Despite repeated caveats by the session chair that the Bill wasn’t going to be discussed here, the likes of the Reformed Congress of Lesotho leader, Keketso Rantšo, and a couple of youth decried the Bill was more divisive and undermined national unity and reconciliation.

The high point was perhaps the LCD deputy leader opining strongly that courts had failed and he was falsely charged and told foreign judges would be imported and instructed how to decide his trumped-up case – so it was time for the commission contemplated by the Bill and it should start from 1966.

His leader said the TJC was not negotiable as it was the directive of the nation to the NRA.

This provoked a strong reaction – forcing him to later withdraw the “not negotiable” part – from the BAP leader who said he had forewarned from Plenary I of the Dialogue phase of Reforms that as the process was likely to touch in the subject, it had to include the victims and secure their buy-in from the outset otherwise it was risking a constitutional court litigation.

As intimated by TRC director the CSOs’ fear is that unless this forum explicitly resolves that government must withdraw the Bill, the forum’s deliberations will be taken as advisory to the Bill and embolden the inimical resolve of govt.

Ntate Mosisili for his part spoke passionately about being a victim too, and so did his former deputy Ntate Lesao Lehohla, and emphasised “the NRA doesn’t have to debate whether to debate the TJC or not at this point.

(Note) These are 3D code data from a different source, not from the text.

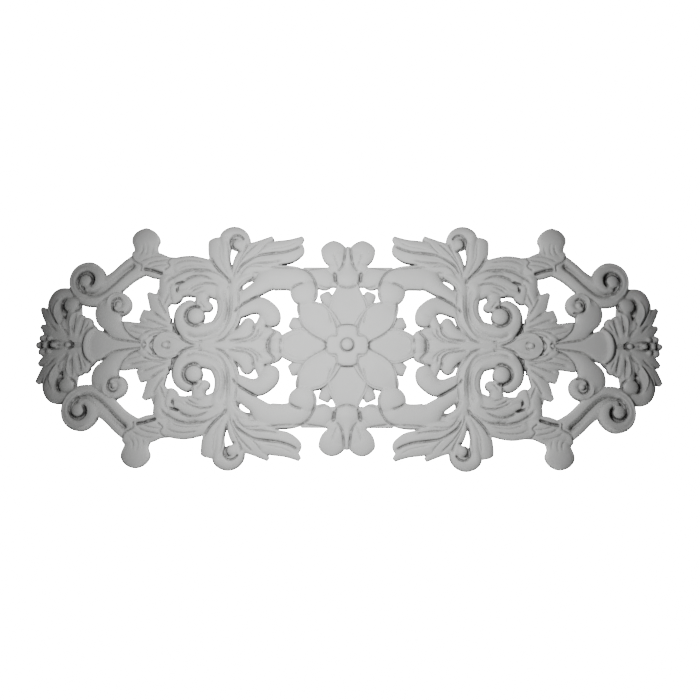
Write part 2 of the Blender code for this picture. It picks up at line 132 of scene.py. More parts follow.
# Members of a quarter: name, cross-section, end, and spine points (outward, upward, half-width, height)
END_LEAF = (
    ("lower_tip", RIDGE, "point", [(404, 3, 7, 10), (420, 12, 9, 12), (436, 20.5, 8.5, 12),
                                   (452, 29, 0.8, 8)]),
    ("upper_tip", RIDGE, "point", [(405, 8, 6, 10), (420, 24, 10, 13), (436, 39.5, 9.3, 13),
                                   (453, 56, 0.8, 8)]),
    ("hood", ROUND, "round", [(408, 10, 5, 11), (421, 30, 7, 14), (431, 47, 8, 15), (432, 62, 9, 15),
                              (425, 74.5, 9, 14), (412, 77.5, 6.5, 13), (402, 74, 5, 12)]),
    ("stem", RIDGE, "round", [(405, 4, 5, 11), (408, 22, 6, 13), (405, 40, 7, 14), (403, 54, 9, 14)]),
    ("inner_lobe", RIDGE, "round", [(400, 4, 5, 10), (399, 20, 6, 13), (394, 34, 6, 13), (387, 44, 5, 12)]),
    ("inner_tip", RIDGE, "round", [(394, 4, 5, 10), (390, 18, 5, 12), (384, 31, 6, 13), (379, 41, 5, 12)]),
    ("fan_side", RIDGE, "round", [(392, 8, 4, 10), (385, 20, 5, 12), (373, 31, 4, 11)]),
)
FAN = (
    ("fan", FLAT, "round", [(296, 0, 4, 11), (312, 0, 4.5, 11), (326, 0, 6, 11), (338, 0, 8, 11),
                            (347, 0, 12.5, 11), (356, 0, 17.5, 11), (366, 0, 22.5, 11), (387, 0, 26, 11)]),
    ("fan_rim", ROUND, "round", [(369, 27, 3, 12), (378, 20, 3.5, 14), (382.5, 10, 4, 15), (383.5, 0, 4, 15),
                                 (382.5, -10, 4, 15)]),
)
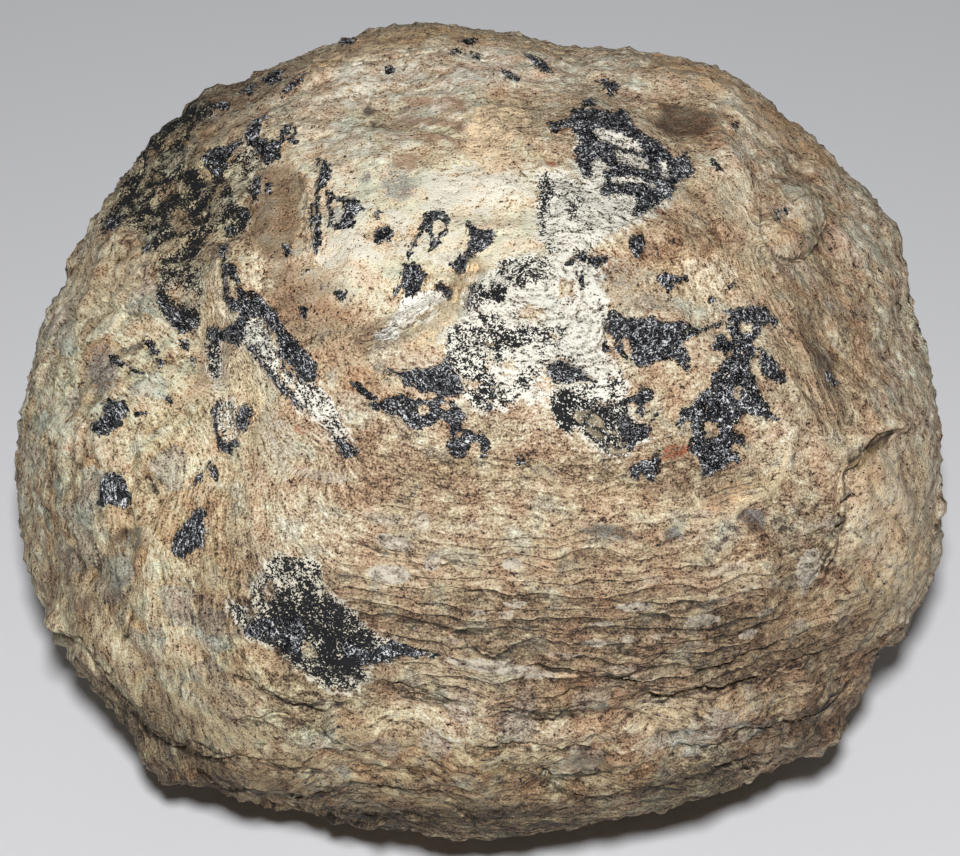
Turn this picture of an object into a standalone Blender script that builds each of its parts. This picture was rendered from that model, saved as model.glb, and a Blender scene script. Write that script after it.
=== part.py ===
"""A coal ball: one lump of peat turned to stone, rounded and flattened, lying on a small flat spot.

The model is in metres, +Z up, +Y to the back, with its origin under the lump's middle on the surface
it lies on. Sizes in this script are millimetres, made metres when the lump's mesh is filled.

Places on the lump are given on its face, the side that looks forwards and up. The face's mid plane
goes through the lump's centre; a place (across, up) is the stone that the eye point sees there.
"""

from math import cos, pi, radians, sin

import bmesh
import bpy
import numpy as np
from mathutils import noise

MM = 0.001

# The lump as a whole
LENGTH = 140  # left to right, along X
DEPTH = 134  # front to back, along Y
THICKNESS = 101  # bottom to top, before the flat spot is cut
FLAT_CUT = 2.6  # what the flat spot takes off the bottom
SQUARENESS = 2.25  # 2 is an ellipsoid, and more is boxier

# The face, from which places are given
FACE_PITCH = radians(50)  # how far above the horizon the face looks
EYE_DISTANCE = 500  # eye point to the lump's centre
RIM_BLEND = 0.35  # how softly what is on the face dies out over its rim

# The outline of the lump as the eye point sees it, clockwise from the top: (across, up)
GIRTH = [
    (-7.5, 61.5), (0, 60), (7, 59), (11.5, 57), (18, 58), (27, 56.5), (38, 53.5), (44.5, 48),
    (53, 40.5), (61, 32.5), (64, 23), (66.5, 12.5), (69, 2), (69, -9), (70, -17.5), (66, -26.5),
    (59, -36), (55, -43.5), (51.5, -48), (43.5, -50), (37, -54), (23, -57), (7, -60), (-8, -61),
    (-26, -58), (-39, -55), (-49, -50), (-60, -37), (-67, -23.5), (-69.5, -12), (-69, 0), (-66, 13),
    (-62, 25), (-56, 35), (-49, 45), (-39, 50.5), (-24, 57), (-15, 60),
]
GIRTH_ROUNDING = 2.5  # degrees, how far its corners are rounded at the rim
GIRTH_SPREAD = 22  # degrees, how far what reaches over the face and the back is rounded

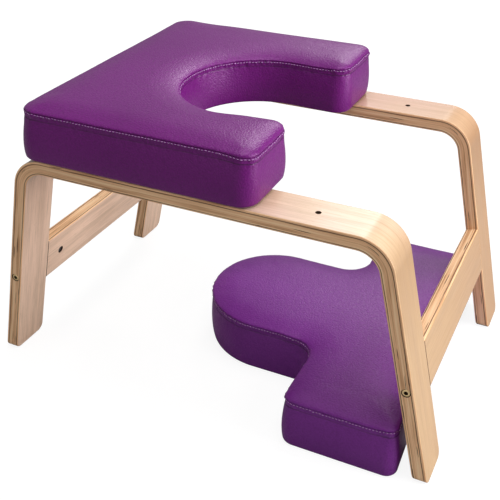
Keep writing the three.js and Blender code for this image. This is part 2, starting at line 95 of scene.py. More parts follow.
bend_angle = math.pi / 2 - leg_splay
bend_middle_radius = bend_radius + ply_thickness / 2
rail_corner = half_stance - rail_top * math.tan(leg_splay)
bend_x = rail_corner - (bend_radius + ply_thickness) * math.tan(bend_angle / 2)
bend_z = rail_top - ply_thickness - bend_radius


def made_piece(name, bm, finishes):
    """A mesh object from a bmesh, with its materials."""
    mesh = bpy.data.meshes.new(name)
    bm.to_mesh(mesh)
    bm.free()
    for finish in finishes:
        mesh.materials.append(finish)
    piece = bpy.data.objects.new(name, mesh)
    bpy.context.scene.collection.objects.link(piece)
    return piece


def settle(piece):
    """Makes a piece's modifiers a part of its mesh."""
    shown = piece.evaluated_get(bpy.context.evaluated_depsgraph_get())
    mesh = bpy.data.meshes.new_from_object(shown)
    piece.modifiers.clear()
    piece.data = mesh


def cut_out(piece, cutters):
    """Takes each cutter, a closed bmesh, out of a piece."""
    for bm in cutters:
        cutter = made_piece("cutter", bm, [])
        cut = piece.modifiers.new("cut", "BOOLEAN")
        cut.operation = "DIFFERENCE"
        cut.solver = "EXACT"
        cut.object = cutter
        settle(piece)
        bpy.data.objects.remove(cutter)


def cylinder(place, diameter, length, sides=hole_sides):
    """A cylinder along Z of a place."""
    bm = bmesh.new()
    radius = diameter / 2
    bmesh.ops.create_cone(
        bm, cap_ends=True, segments=sides, radius1=radius, radius2=radius, depth=length, matrix=place
    )
    return bm


def round_off(bm, edges, size, steps):
    """Rounds some edges."""
    bmesh.ops.bevel(bm, geom=edges, offset=size, segments=steps, profile=0.5, affect="EDGES", material=-1)


@contextmanager
def opened(piece):
    """A piece's mesh as a bmesh, which goes back into the piece afterwards."""
    bm = bmesh.new()
    bm.from_mesh(piece.data)
    yield bm
    bm.to_mesh(piece.data)
    bm.free()


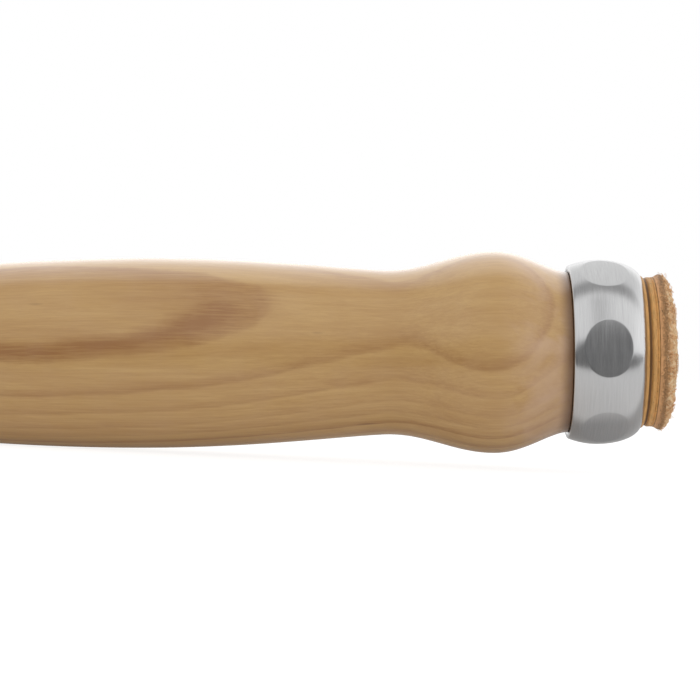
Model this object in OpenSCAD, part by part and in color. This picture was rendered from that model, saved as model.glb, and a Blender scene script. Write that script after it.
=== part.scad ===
// Mallet-struck carving gouge: forged U-section blade with a tang, turned hardwood
// grip, steel ferrule, steel striking hoop with ground flats, and a leather strike pad.
// The tool's axis is X. The origin is the centre of the strike face, +X points out of
// it, and the blade runs towards -X with the hollow of its sweep facing -Z, the way the
// tool is laid down: on the barrel of its grip and the two corners of its edge.

/* [Grip] */
// Length of the grip, from the ferrule to the hoop
grip_len = 135.6; // [112:0.1:180]
// Diameter at the ferrule
grip_front_d = 32; // [31:0.1:36]
// Diameter of the barrel, where the palm closes round the grip
barrel_d = 37.9; // [34:0.1:46]
// Diameter of the waist
waist_d = 32.8; // [28:0.1:34]
// Diameter of the bulb behind the hoop
bulb_d = 40.3; // [36:0.1:50]
// Diameter where the wood meets the hoop
grip_back_d = 32; // [31.2:0.1:33.8]
// Distance from the ferrule to the widest point of the barrel
barrel_ahead = 52; // [40:0.5:64]
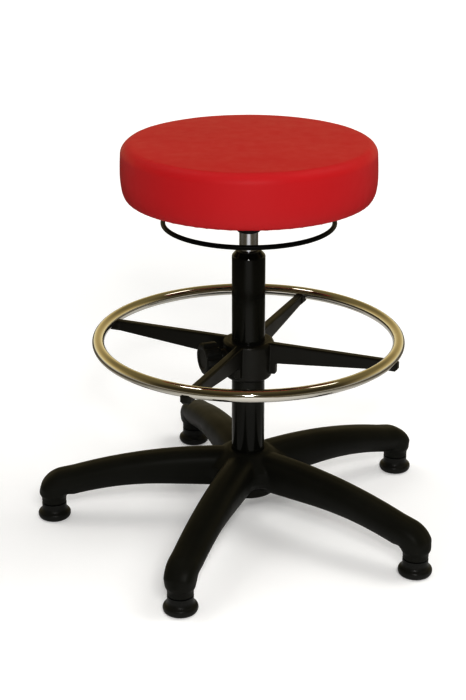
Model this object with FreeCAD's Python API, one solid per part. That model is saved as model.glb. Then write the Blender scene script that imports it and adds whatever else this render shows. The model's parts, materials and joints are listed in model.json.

It is a prescription of the National Dialogue Plenary II. So, for heaven’s sake, just get on with it!”

Two groups were specifically assigned to discuss and recommend on (1) what kind of institution was appropriate for Lesotho and (2) what kind of transitional mechanism (using Plenary II Report which prescribes the TJC) would be appropriate for the country, respectively.

The first group the advice of a “National Peace Council” that has structures throughout the country to the lowest level and works with existing national structures and community organs. The second, in transitional mechanism, resolved Lesotho wasn’t in transition but advised for an institution to deal with all-time matters including the current where necessary without compromising justice and promoting impunity. They advised it be called the “National Peacebuilding and Reconciliation Commission”.

A spirited suggestion was made that currently proceeding high profile cases be halted while these proceed but it didn’t gain support. The groups that dealt with who the victims are and their roles, and the crimes and times to be covered weren’t particularly useful.

It simply mentioned the years from Lesotho’s annexation and alienation of the lost territory, through the 1965/6 conflicts to 1970 state of emergency and 1986 military down to the 1994 palace coup and 1998 election riots, then the 2007 parliamentary seats fracas and curfew and the onset of the coalition era. I found it curious that one characterised 1970 to 1985 as the period of Qomatsi or State of Emergency. Unluckily the plenary didn’t discuss the reports. It would have helped for the plenary to have decided what incidents of which periods qualified for the designation of politically motivated crimes and gross human violations

International recourse persons presentations covering AU and UN frameworks on transitional justice and national peace watchdog institutions had highlighted that the former did not exclude standard court prosecution and had to be, and both depended on inclusiveness and multistakeholder shepherding for their sustainability.

The Northerners experience highlighted the importance of establishing a state institution for victim interests, and the tendency of the state to protect “its own people”, by among others designing statutes of limitations (number of years beyond which cases cannot be prosecuted) for crimes, which touched on the events in Lesotho today – especially the imperative of victim prioritisation versus “the saving of friends” that we see in the Metsing-Moseneke-Rakuoane Bill.

For his part, the member of the Moseneke SADC Facilitation Team Mr Enver Surty, in presenting the South African experience on behalf of his boss, usefully said the facilitation wasn’t prescription of foreign preferences to Basotho but helping them achieve what they had decided upon; which speak to the position of the likes of the Action for Peace and Solidarity (APS) that Mr Moseneke was wrong in presuming upon the weakness of the Lesotho state to force-feed us the Metsing-Moseneke-Rakuoane Bill.

He also took time to say the Bill wasn’t of SA’s making but SA was asked to write a script for it. This now spoke to our point as the APS and other CSOs that, as per the prescription of the Dialogue Plenary II Report, this should be homegrown, popularly cultivated, and prosecuted by a legislated multilateral authority.

It was a pity that this session’s presentations weren’t discussed. Some of us would have loved to quiz Mr Surty about the propriety of this Bill in the midst of this noble process. On the end note, to many participants the NRA needs serious introspection. The chairpersons of the plenary presentations and the moderators of the thematic breakaway groups were viewed as biased, and this doesn’t augur well for what is a national consensus seeking process.

It would be unfair to separate the CEO of the organisation from the organisation, but throughout the three days he was towering in elegance in this mission but vastly at variance with his chairpersons of plenary presentations and breakaway groups.

One reportedly challenged a breakaway group member to a fist fight, while another in my group who is an NRA staff member prevented a notes writer from recording group decisions, falsely claiming that either the subject of their decisions was not part of group assignment or they were already part of the Plenary Report. This presented challenges in presentations of group reports, where eminently an NRA staff remember vehemently joined hostile group members that opposed such, having not attended a morning-after adoption of the group report.

It was also not useful that the Plenary wasn’t asked to adopt both the frequently mentioned points or the breakaway groups reports; but we can take it for granted that these were taken as resolutions – critically the withdrawal of the Bill, extension of NRA life, and non-suspension of the ongoing high-profile cases. All in all, it was a useful occasion revealing where the nation is on these points and the handling of national business in these critical matters.